> WORKING DATA:
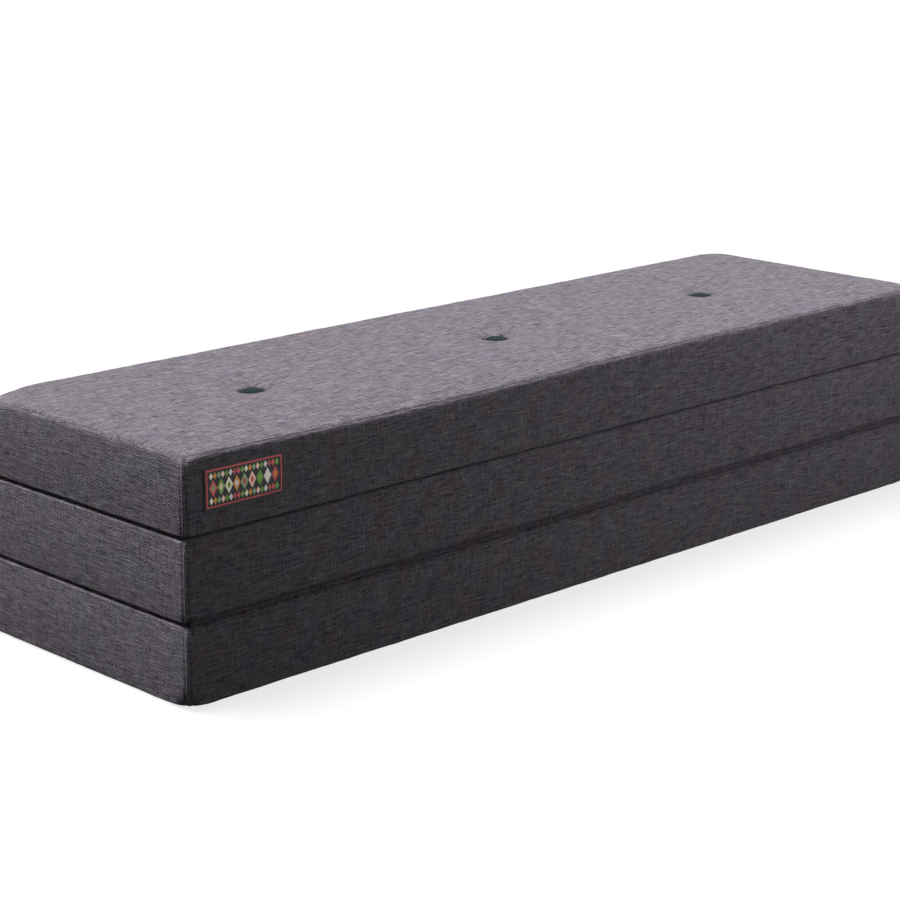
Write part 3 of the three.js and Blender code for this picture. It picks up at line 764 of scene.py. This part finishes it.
def label_weave():
    """Damask-woven label in rayon satin thread: a near-black ground and small bright shapes. The thread
    is bright and smooth, so the shapes mirror some of the studio and stand out from the matt cover."""
    material, tree = new_material("damask_label")
    place = add(tree, "ShaderNodeAttribute", output="Vector", attribute_name="cloth")
    split = add(tree, "ShaderNodeSeparateXYZ", {0: place}, output=None)
    u, v = split.outputs[0], split.outputs[1]
    half_width, half_height = LABEL_LENGTH / 2, LABEL_HEIGHT / 2
    colours = ["#c8595c", "#6f9a3c", "#e6dfc9", "#c98a35", "#7fa27c", "#e9c4b6", "#5f8f2f", "#d8d5d8",
               "#b0494d"]

    # How far each point lies from the middle lines, and from the nearest edge
    off_middle, to_side = [], []
    for place_along, half in ((u, half_width), (v, half_height)):
        off = add(tree, MATH, {0: place_along, 1: half}, operation="SUBTRACT")
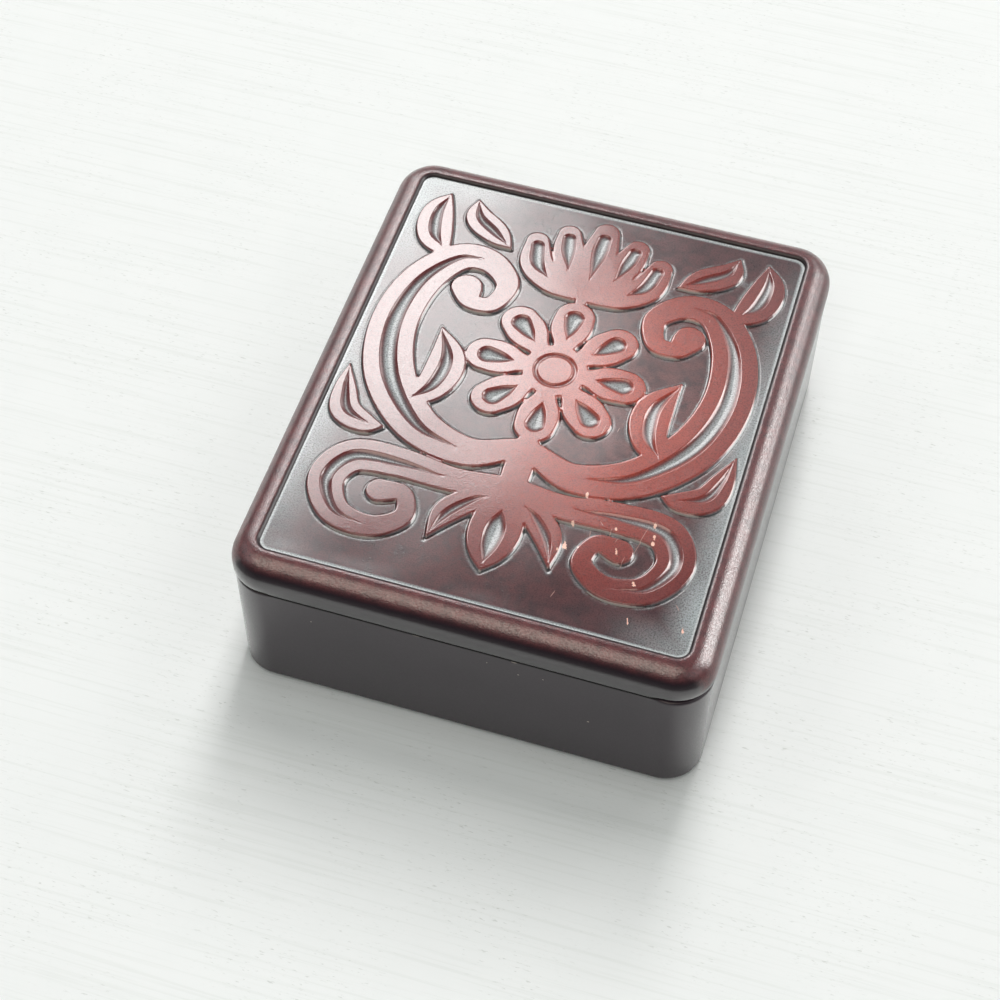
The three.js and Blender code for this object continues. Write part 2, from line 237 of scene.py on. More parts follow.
# Fine scratches beside them: x, y and length in millimetres, the lean in degrees, and the width
scratch_marks = [
    (30.4, -31.2, 9.6, -101), (19.5, -32.6, 2.4, -87), (21.3, -29.9, 1.8, -45),
    (17.9, -4, 1.8, -96), (14.9, -5.4, 3.8, -98), (44.4, -50.5, 2.3, 86),
    (16.2, -49.6, 2.4, 74), (29.6, 31.9, 1, 95), (41.9, -45.2, 2.1, -52),
    (23.6, -31.5, 3.1, -95), (25.5, -32.8, 2.6, -103), (28, -38, 3.4, -98),
]
scratch_width = 0.24

# Knocks on the base's front wall, in millimetres: x, z, length and width, and one depth for all
front_marks = [
    (-9.5, 33.1, 2.2, 0.3), (12, 33, 1.6, 0.4), (-33.3, 27.4, 0.4, 0.3), (6.1, 30, 0.3, 0.3),
    (13, 28.5, 0.5, 0.3), (18.4, 29.2, 0.4, 0.3), (28.7, 17, 0.6, 0.4),
]
front_mark_depth = 3

# The materials' paints, in linear red, green and blue
colours = dict(
    cool_ground=(0.085, 0.033, 0.037), hot_ground=(0.175, 0.07, 0.068),
    warm_ground=(0.105, 0.033, 0.034), stained_ground=(0.038, 0.024, 0.028),
    cool_red=(0.16, 0.03, 0.03), hot_red=(0.48, 0.068, 0.04), faded_red=(0.22, 0.055, 0.05),
    hollow_brown=(0.12, 0.082, 0.086), grey_glaze=(0.45, 0.51, 0.515),
    # Next row: a dark paint for painted shade at the relief's foot, and a pale grey for the step's
    # foot, partly glaze and partly painted highlight.
    foot_shade_black=(0.01, 0.012, 0.014), rim_glaze_highlight=(0.6, 0.62, 0.62),
    dark_moulding=(0.09, 0.03, 0.034), red_moulding=(0.17, 0.05, 0.053),
    # Next row: a plum for the lid's lower sides that also paints a dark reflection along the
    # front's rounding, and a black for painted shade on the step's wall.
    plum_and_dark_reflection=(0.017, 0.008, 0.014), step_shade_black=(0.012, 0.012, 0.014),
    pit_black=(0.012, 0.008, 0.01), scratch_pink=(0.6, 0.33, 0.28),
    chip_pink=(0.92, 0.56, 0.44), dark_base=(0.017, 0.007, 0.014),
    light_base=(0.026, 0.012, 0.022), base_grit=(0.05, 0.045, 0.047),
    # Next row: the base's pale chips, and a black for painted shade in the seam at the base's rim.
    base_chip=(0.4, 0.33, 0.27), seam_shade_black=(0.004, 0.003, 0.004),
    dark_velvet=(0.03, 0.009, 0.014), light_velvet=(0.062, 0.017, 0.027),
    deep_velvet=(0.016, 0.006, 0.009), dark_felt=(0.012, 0.013, 0.013),
    light_felt=(0.028, 0.03, 0.029), dark_board=(0.875, 0.892, 0.875),
    light_board=(0.905, 0.915, 0.9), board_streak=(0.6, 0.63, 0.58),
    board_pore=(0.5, 0.52, 0.48), black=(0, 0, 0),
)

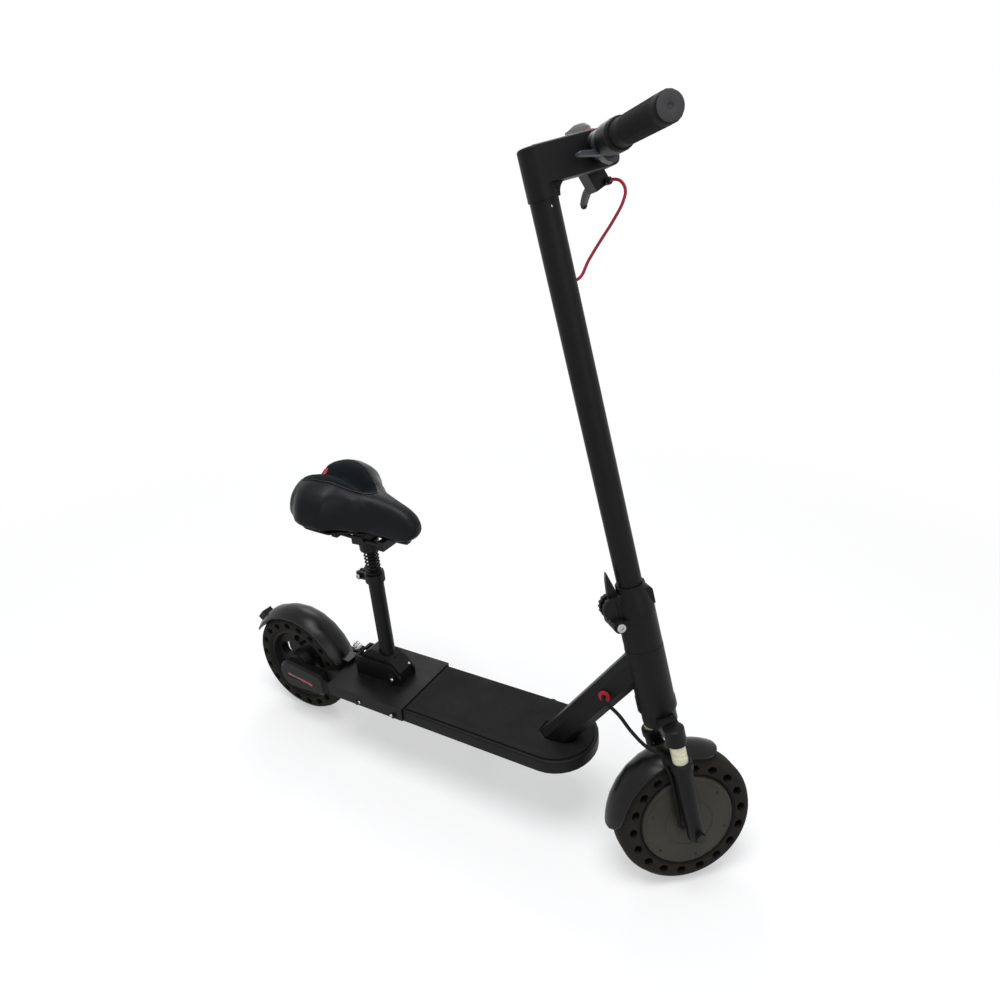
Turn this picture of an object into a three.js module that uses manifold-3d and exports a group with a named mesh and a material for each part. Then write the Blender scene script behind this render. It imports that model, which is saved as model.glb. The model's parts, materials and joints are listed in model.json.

> WHAT IS ASKED:
Restate word for word only the lines running from the beginning of the data to the line holding "front_mark_depth = 3", both included.

> ANSWER FOR THE TASK:
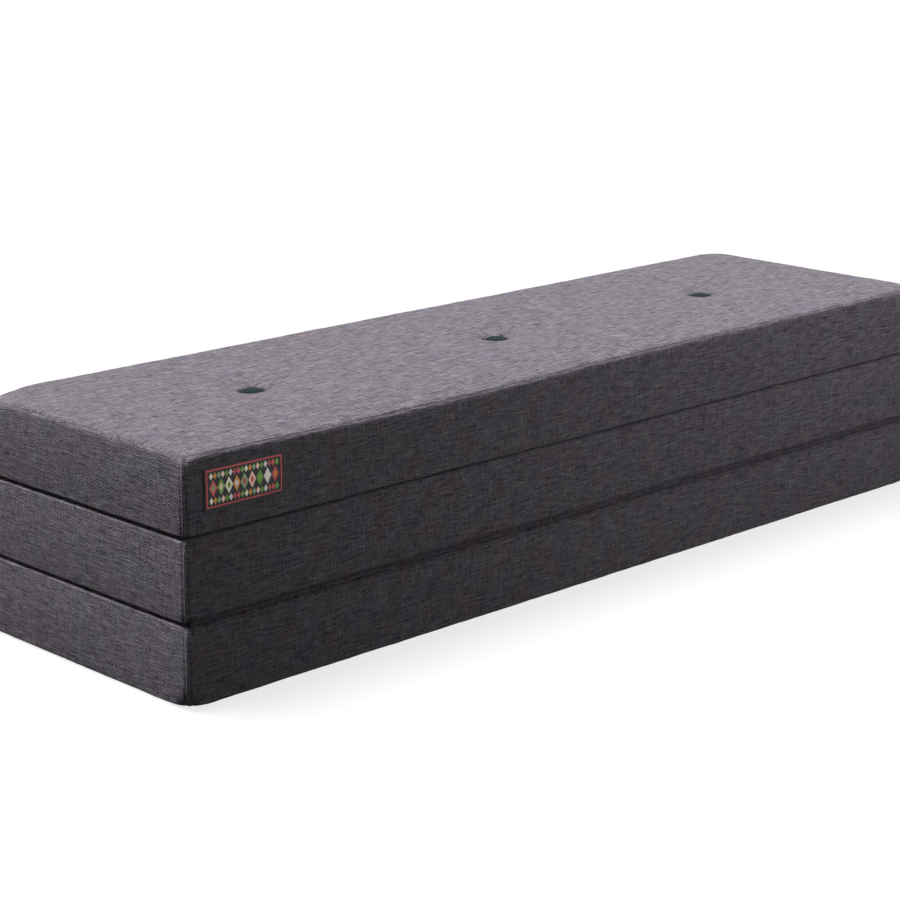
Write part 3 of the three.js and Blender code for this picture. It picks up at line 764 of scene.py. This part finishes it.
def label_weave():
    """Damask-woven label in rayon satin thread: a near-black ground and small bright shapes. The thread
    is bright and smooth, so the shapes mirror some of the studio and stand out from the matt cover."""
    material, tree = new_material("damask_label")
    place = add(tree, "ShaderNodeAttribute", output="Vector", attribute_name="cloth")
    split = add(tree, "ShaderNodeSeparateXYZ", {0: place}, output=None)
    u, v = split.outputs[0], split.outputs[1]
    half_width, half_height = LABEL_LENGTH / 2, LABEL_HEIGHT / 2
    colours = ["#c8595c", "#6f9a3c", "#e6dfc9", "#c98a35", "#7fa27c", "#e9c4b6", "#5f8f2f", "#d8d5d8",
               "#b0494d"]

    # How far each point lies from the middle lines, and from the nearest edge
    off_middle, to_side = [], []
    for place_along, half in ((u, half_width), (v, half_height)):
        off = add(tree, MATH, {0: place_along, 1: half}, operation="SUBTRACT")
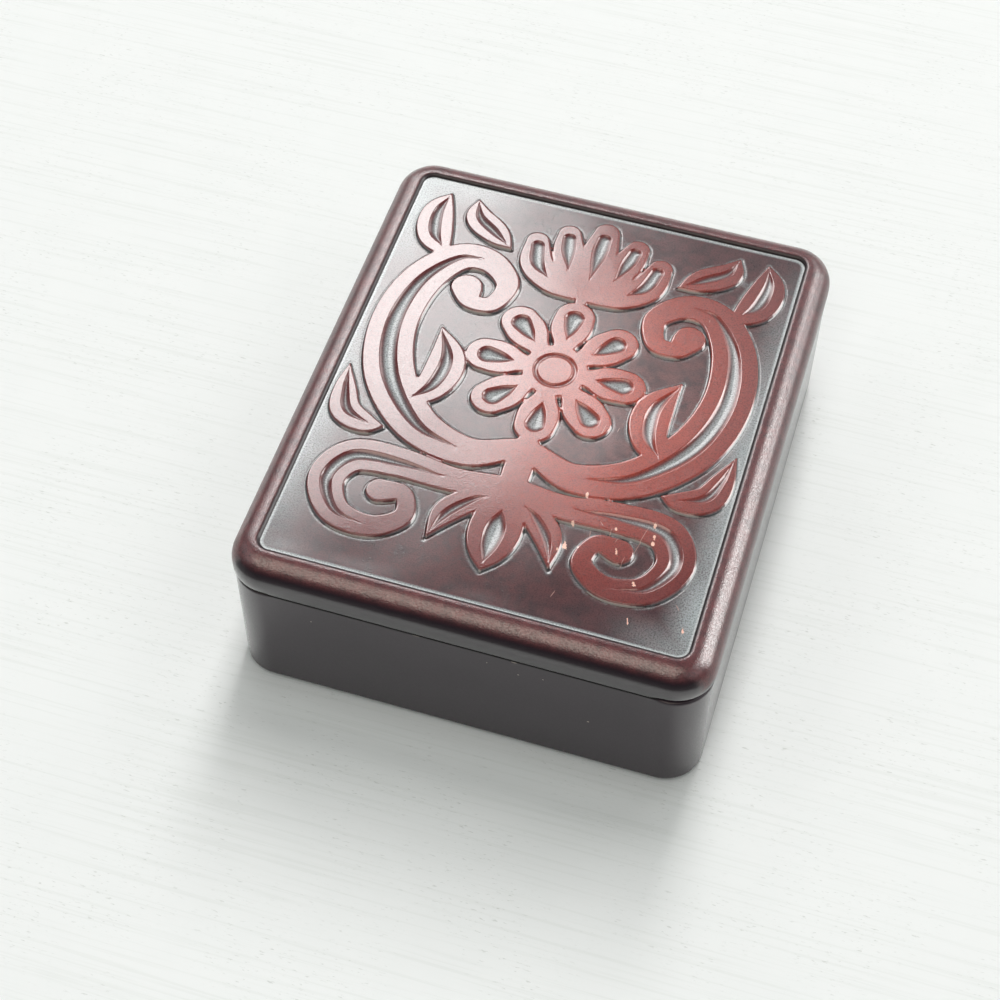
The three.js and Blender code for this object continues. Write part 2, from line 237 of scene.py on. More parts follow.
# Fine scratches beside them: x, y and length in millimetres, the lean in degrees, and the width
scratch_marks = [
    (30.4, -31.2, 9.6, -101), (19.5, -32.6, 2.4, -87), (21.3, -29.9, 1.8, -45),
    (17.9, -4, 1.8, -96), (14.9, -5.4, 3.8, -98), (44.4, -50.5, 2.3, 86),
    (16.2, -49.6, 2.4, 74), (29.6, 31.9, 1, 95), (41.9, -45.2, 2.1, -52),
    (23.6, -31.5, 3.1, -95), (25.5, -32.8, 2.6, -103), (28, -38, 3.4, -98),
]
scratch_width = 0.24

# Knocks on the base's front wall, in millimetres: x, z, length and width, and one depth for all
front_marks = [
    (-9.5, 33.1, 2.2, 0.3), (12, 33, 1.6, 0.4), (-33.3, 27.4, 0.4, 0.3), (6.1, 30, 0.3, 0.3),
    (13, 28.5, 0.5, 0.3), (18.4, 29.2, 0.4, 0.3), (28.7, 17, 0.6, 0.4),
]
front_mark_depth = 3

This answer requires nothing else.